Ex and I split when son was 2 (he’s 11 next week). Ex promptly moved an hour away and since then has son 1 night a week unless he’s got plans where he won’t see him at all.

Ex has always point blank refused to help during the week even though I’ve asked him to a number of times during the year due to the “distance”. He has never been to a sports day, parents evening, didn’t come to view high schools even though I asked him to, didn’t come to hospital when son needed emergency surgery and a couple of weeks ago refused to have him as son had a cold and ex and his wife didn’t want germs in their house 🙈😂 it’s sons birthday next week and I’m throwing him a party and ex is going on stag do.

Our son suffers from migraines and over the last year has had a number of instances of being sent home from school with one as they make him vomit (he’s under paeds). Every time this happens school won’t let him back for 48 hours even though the sickness is related to his migraine but what I’m so irritated with is that it always falls on me to miss work when this happens. He never ever helps in these situations. It’s happened today again and I had to leave work and my boss as lovely as he is told me it’s becoming a concern as i am missing so much work which I completely agree with.

I called ex on leaving work and basically told him I’ve had enough, I don’t want my job on the line because he refuses to be an active parent. I told him he should be ashamed of himself for doing the bare minimum and that he needs to help me more.
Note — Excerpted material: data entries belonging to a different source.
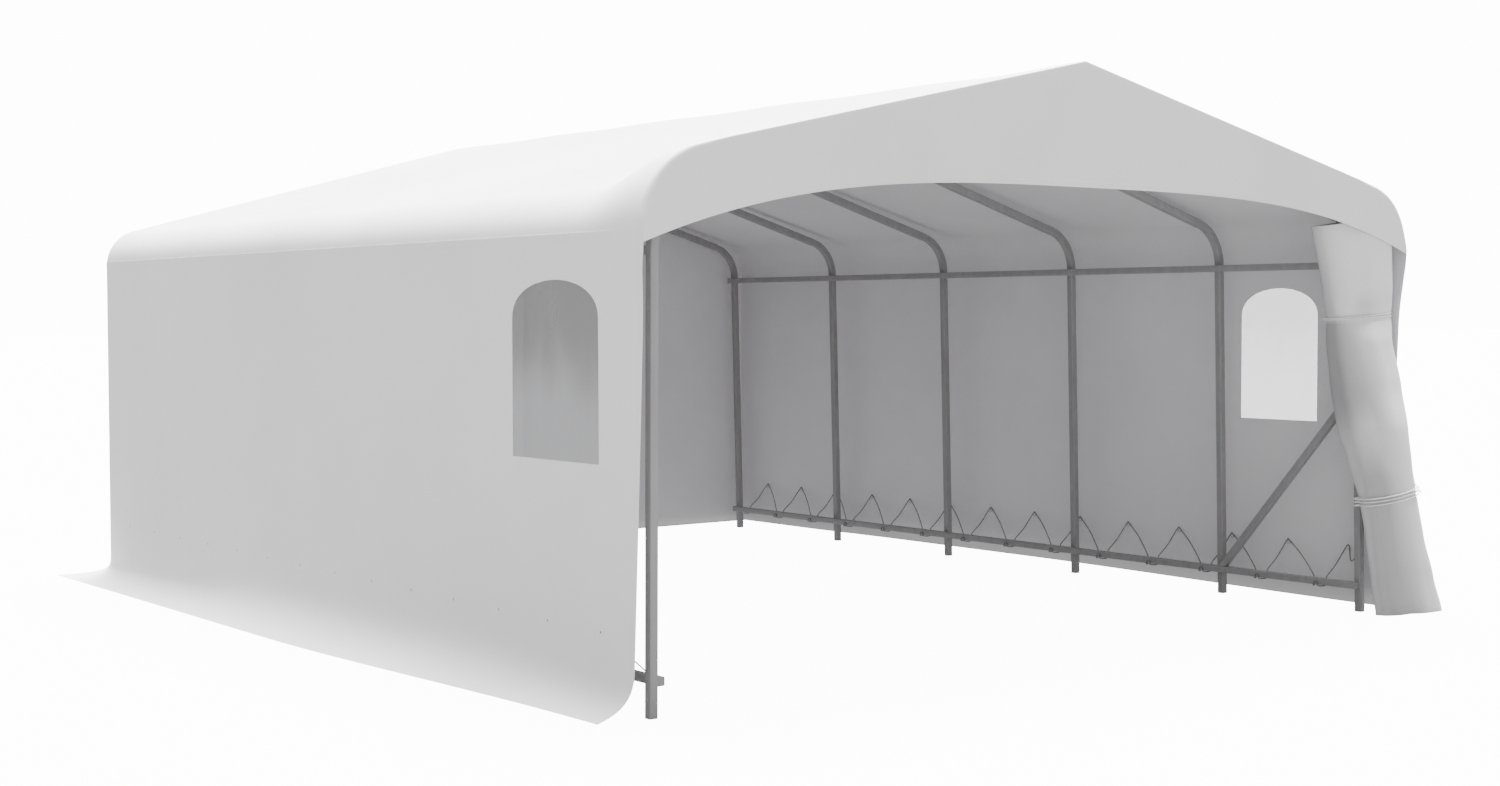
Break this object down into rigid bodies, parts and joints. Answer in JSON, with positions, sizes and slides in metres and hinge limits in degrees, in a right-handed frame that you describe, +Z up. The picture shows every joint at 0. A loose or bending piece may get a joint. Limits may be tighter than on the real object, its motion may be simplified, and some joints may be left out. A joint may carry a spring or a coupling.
{
  "type": "fabric storage shelter",
  "caption": "Long peaked storage shelter: square-tube arches and rails under a white fabric cover with windows, a flared skirt, an open front and one tied-back door curtain.",
  "frame": {"origin": "middle of the whole footprint, on the ground", "axes": "the open front faces -Y, the closed rear wall +Y, the ridge runs along Y, +Z up; left is -X"},
  "size_m": [5.743, 6.6185, 2.9399],
  "materials": {
    "frame_tube": "satin grey",
    "cover_cloth": "smooth coated white",
    "window_film": "translucent",
    "cord": "twisted"
  },
  "bodies": {
    "root": {"arch_1_left_leg": "frame_tube", "arch_1_right_leg": "frame_tube", "arch_1_left_rafter": "frame_tube", "arch_1_right_rafter": "frame_tube", "arch_2_left_leg": "frame_tube", "arch_2_right_leg": "frame_tube", "arch_2_left_rafter": "frame_tube", "arch_2_right_rafter": "frame_tube", "arch_3_left_leg": "frame_tube", "arch_3_right_leg": "frame_tube", "arch_3_left_rafter": "frame_tube", "arch_3_right_rafter": "frame_tube", "arch_4_left_leg": "frame_tube", "arch_4_right_leg": "frame_tube", "arch_4_left_rafter": "frame_tube", "arch_4_right_rafter": "frame_tube", "arch_5_left_leg": "frame_tube", "arch_5_right_leg": "frame_tube", "arch_5_left_rafter": "frame_tube", "arch_5_right_rafter": "frame_tube", "arch_6_left_leg": "frame_tube", "arch_6_right_leg": "frame_tube", "arch_6_left_rafter": "frame_tube", "arch_6_right_rafter": "frame_tube", "bottom_rail_left": "frame_tube", "bottom_rail_right": "frame_tube", "side_purlin_left": "frame_tube", "side_purlin_right": "frame_tube", "ridge_purlin": "frame_tube", "corner_brace": "frame_tube", "roof_left": "cover_cloth", "roof_right": "cover_cloth", "wall_left": "cover_cloth", "wall_right": "cover_cloth", "rear_wall": "cover_cloth", "front_gable": "cover_cloth", "window_left": "window_film", "window_right": "window_film", "door_curtain": "cover_cloth", "curtain_tie_upper": "cord", "curtain_tie_lower": "cord", "lacing_rope_left": "cord", "lacing_rope_right": "cord"}
  },
  "joints": []
}
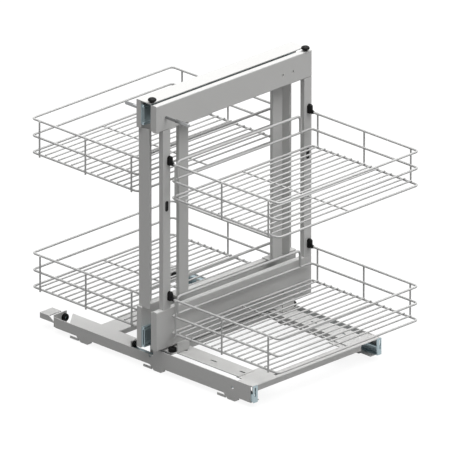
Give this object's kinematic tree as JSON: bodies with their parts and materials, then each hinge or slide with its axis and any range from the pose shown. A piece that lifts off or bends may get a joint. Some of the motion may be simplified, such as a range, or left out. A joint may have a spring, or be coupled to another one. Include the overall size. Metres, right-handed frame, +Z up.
{
  "type": "blind corner pull-out organizer",
  "caption": "Blind corner cabinet pull-out: a floor base with a sideways sliding carriage, a pull-out front frame on telescopic slides, and wire baskets hung front and rear.",
  "frame": {"origin": "on the cabinet's floor, below the middle of the carriage and front frame, at the centre of the bounding box's bottom", "axes": "+X along the cabinet's width towards the door side, which is the way that the carriage slides; -Y towards the user, the way that the front frame pulls out; +Z up"},
  "size_m": [0.725, 0.4708, 0.6345],
  "materials": {
    "white_steel": "satin powder coat",
    "white_wire": "satin powder coat",
    "zinc_steel": "zinc plated",
    "black_rubber": "matte",
    "black_plastic": "matte",
    "runner_plastic": "plain"
  },
  "bodies": {
    "base": {"near_rail": "white_steel", "far_rail": "white_steel", "near_guide_rail": "zinc_steel", "far_guide_rail": "zinc_steel", "guide_rivets": "zinc_steel", "near_top_plate": "white_steel", "far_top_plate": "white_steel", "left_cross_member": "white_steel", "middle_cross_member": "white_steel", "right_cross_member": "white_steel", "end_bumpers": "black_rubber", "rest_buffers": "black_rubber"},
    "carriage": {"near_runner": "runner_plastic", "far_runner": "runner_plastic", "near_foot": "white_steel", "far_foot": "white_steel", "foot_buffers": "black_rubber", "foot_screws": "zinc_steel", "carriage_bottom_beam": "white_steel", "carriage_top_beam": "white_steel", "near_outer_post": "white_steel", "far_outer_post": "white_steel", "near_inner_post": "white_steel", "far_inner_post": "white_steel", "top_slide_outer": "zinc_steel", "bottom_slide_outer": "zinc_steel", "slide_rivets": "zinc_steel", "near_knob": "black_plastic", "rear_peg": "zinc_steel", "rear_basket_caps": "black_plastic", "rear_upper_basket": "white_wire", "rear_lower_basket": "white_wire"},
    "slide_middles": {"top_slide_middle": "zinc_steel", "bottom_slide_middle": "zinc_steel"},
    "front_frame": {"front_top_bar": "white_steel", "front_bottom_bar": "white_steel", "near_front_post": "white_steel", "far_front_post": "white_steel", "front_post_plugs": "black_plastic", "top_slide_inner": "zinc_steel", "bottom_slide_inner": "zinc_steel", "top_slide_carrier": "white_steel", "bottom_slide_carrier": "white_steel", "front_peg": "zinc_steel", "far_knob": "black_plastic", "front_basket_clips": "black_plastic", "front_upper_basket": "white_wire", "front_lower_basket": "white_wire"}
  },
  "joints": [
    {"name": "carriage_slide", "type": "slide", "parent": "base", "child": "carriage", "axis": [1, 0, 0], "range_m": [0, 0.22]},
    {"name": "front_frame_slide", "type": "slide", "parent": "carriage", "child": "front_frame", "axis": [0, -1, 0], "range_m": [0, 0.42]},
    {"name": "slide_middles_slide", "type": "slide", "parent": "carriage", "child": "slide_middles", "axis": [0, -1, 0], "range_m": [0, 0.21]}
  ],
  "couplings": [
    {"joint": "slide_middles_slide", "follows": "front_frame_slide", "ratio": 0.5}
  ]
}
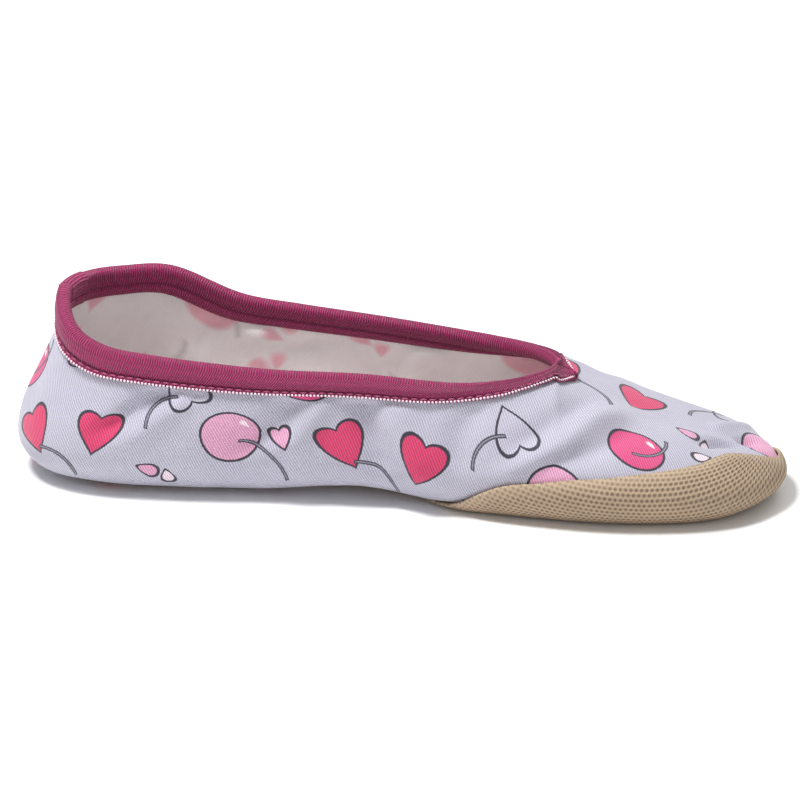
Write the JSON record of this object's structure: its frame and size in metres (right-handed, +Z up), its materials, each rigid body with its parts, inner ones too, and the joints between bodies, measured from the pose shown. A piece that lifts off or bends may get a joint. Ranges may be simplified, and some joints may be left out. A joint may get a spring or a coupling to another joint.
{
  "type": "gymnastics shoe",
  "caption": "Low slip-on gymnastics shoe with a soft one-piece fabric upper, an elastic-bound collar and a thin rubber sole wrapped up round the toe.",
  "frame": {"origin": "on the floor plane at the middle of the shoe's length and width", "axes": "+X along the shoe towards the toe, +Y to the left side seen from the heel, +Z up from the floor"},
  "size_m": [0.196, 0.0654, 0.0485],
  "materials": {
    "outsole": "matt beige rubber, dimpled all over",
    "upper": "lilac-grey ribbed stretch knit with a small fruit and heart print",
    "insole": "off-white cloth",
    "collar_binding": "raspberry elastic tape, finely ribbed"
  },
  "bodies": {
    "root": {"outsole": "outsole", "upper": "upper", "insole": "insole", "collar_binding": "collar_binding"}
  },
  "joints": []
}
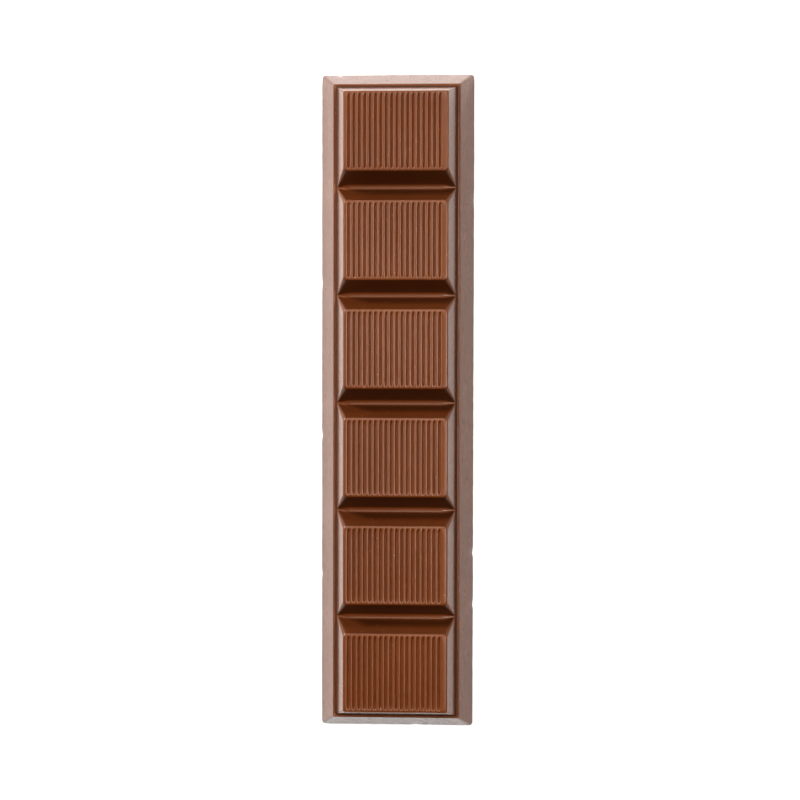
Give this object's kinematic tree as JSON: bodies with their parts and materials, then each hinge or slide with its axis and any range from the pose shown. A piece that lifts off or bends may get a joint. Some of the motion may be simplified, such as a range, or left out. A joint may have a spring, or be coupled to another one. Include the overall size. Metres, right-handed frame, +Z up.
{
  "type": "chocolate bar",
  "caption": "Long narrow milk chocolate bar moulded in one row of ribbed blocks that V-grooves part, on a slab with sloping walls and a narrow rim.",
  "frame": {"origin": "under the middle of the bar's flat back, on the surface it lies on", "axes": "+Y along the bar and its ribs, +X across it, +Z up through the ribbed blocks"},
  "size_m": [0.0288, 0.1238, 0.0099],
  "materials": {
    "milk_chocolate": "moulded milk chocolate, semi-gloss"
  },
  "bodies": {
    "root": {"chocolate_bar": "milk_chocolate"}
  },
  "joints": []
}
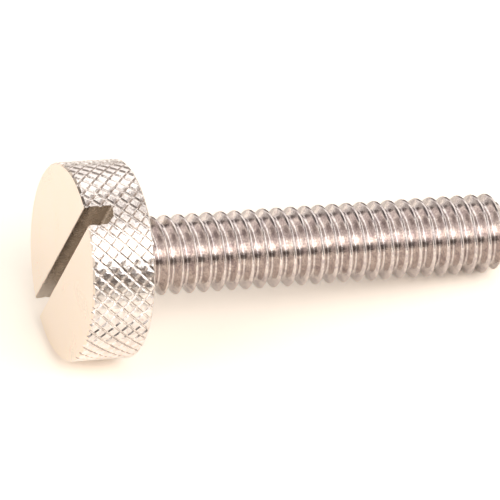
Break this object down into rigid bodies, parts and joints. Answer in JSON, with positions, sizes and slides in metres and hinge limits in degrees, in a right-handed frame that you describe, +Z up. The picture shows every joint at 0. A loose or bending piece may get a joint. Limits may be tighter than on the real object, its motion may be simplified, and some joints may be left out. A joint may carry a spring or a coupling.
{
  "type": "thumb screw",
  "caption": "Slotted thumb screw with a diamond-knurled disc head and a fully threaded shank.",
  "frame": {"origin": "centre of the bearing face under the head", "axes": "+X along the screw as it lies, towards the tip, with the screw's own axis dipping 8.61 degrees below +X; +Y across the screw; +Z up from the surface it lies on"},
  "size_m": [0.0145, 0.006, 0.0062],
  "materials": {
    "plated_metal": "bright nickel plate with a warm tone"
  },
  "bodies": {
    "root": {"thumb_screw": "plated_metal"}
  },
  "joints": []
}
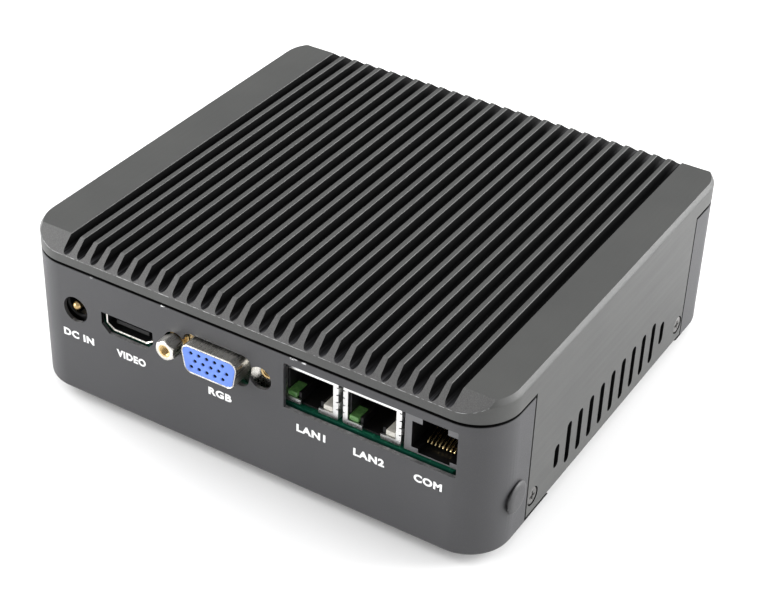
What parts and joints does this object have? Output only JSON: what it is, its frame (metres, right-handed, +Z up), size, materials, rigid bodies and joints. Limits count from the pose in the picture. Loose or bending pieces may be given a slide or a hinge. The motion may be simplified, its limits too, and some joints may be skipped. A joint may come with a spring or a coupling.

He replied that as I’m the primary carer it should fall on me and that his job is too important to just leave!! It’s because of me being the only active parent that has allowed him to get this amazing job where he earns ridiculous money whilst I find jobs to fit around the kids.

I am in no way ranting about being a mother, I adore my children and they will always come first but I am sick to death of him letting me do 95% of everything then still having a say on decisions for our son. If it were up to me we’d emigrate and try and have a nicer life somewhere else but because ex won’t allow it that can’t happen which sucks but that’s life.